La France va-t-elle partager son siège au Conseil de sécurité de l'Onu avec l'Allemagne ?
Haro dans les rangs des souverainistes français. De l'extrême droite à l'extrême gauche, on s'étrangle depuis mercredi 28 après la proposition du ministre allemand des Finances à la France d'abandonner son siège permanent au Conseil de sécurité des Nations unies au profit de l'Union européenne.
"Si nous prenons l’Union européenne au sérieux, l’UE devrait également parler d’une seule voix au sein du Conseil de sécurité des Nations unies (…) À moyen terme, le siège de la France pourrait être transformé en siège de l’UE", a affirmé le vice-chancelier allemand Olaf Scholz. La proposition, qui s'accompagne d'une contrepartie -le poste de chef de la délégation de l'Union Européenne auprès des Nations unies reviendrait de manière permanente à un Français- n'a pas manqué de faire réagir.

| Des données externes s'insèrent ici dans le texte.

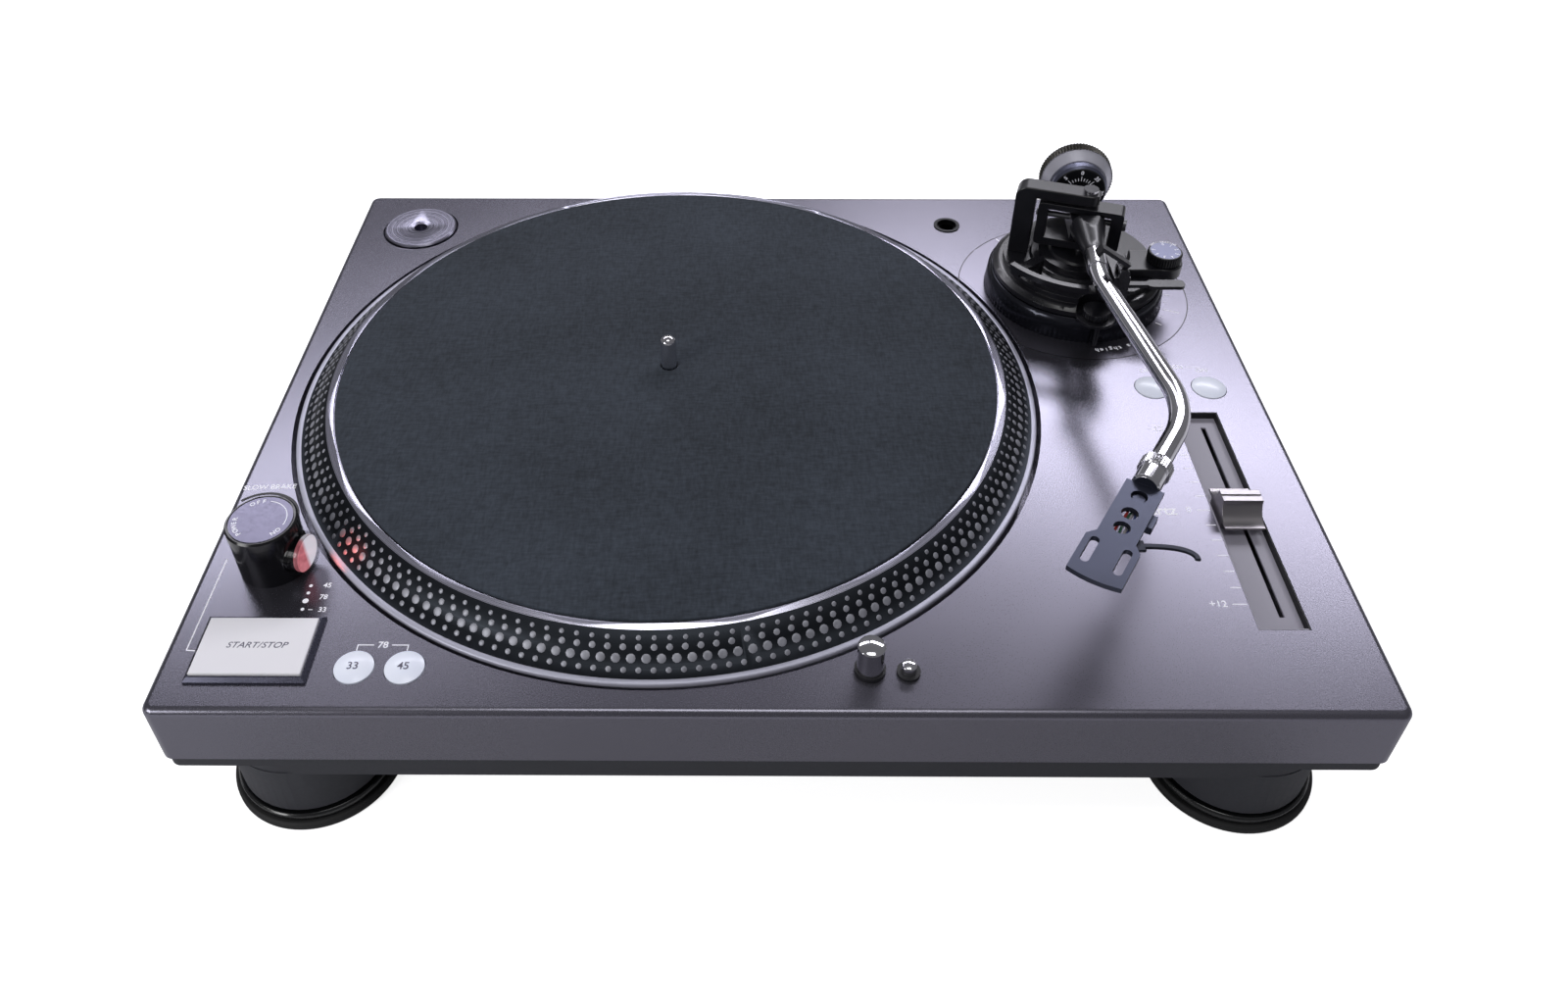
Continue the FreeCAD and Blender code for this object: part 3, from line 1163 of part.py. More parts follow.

L'ancien député des Français de l'étranger Thierry Mariani, pressenti pour intégrer la liste Rassemblement national aux Européennes, s'est insurgé sur Twitter: "JAMAIS !! Céder notre siège permanent au Conseil de Sécurité à l’Union Européenne, incapable d’avoir une politique étrangère claire et indépendante, serait une faute historique". Même son de cloche chez Paul-Marie Coûteaux, un haut-fonctionnaire proche du RN, sur le même canal: "Depuis 2 mois je tire ici la sonnette d’alarme: après avoir lâché la francophonie, Macron s’apprête à lâcher à l’Allemagne, sous couvert d’Europe, le siège français à l’ONU, et AUSSI l’arme nucléaire française. CELA NE LUI APPARTIENT PAS!".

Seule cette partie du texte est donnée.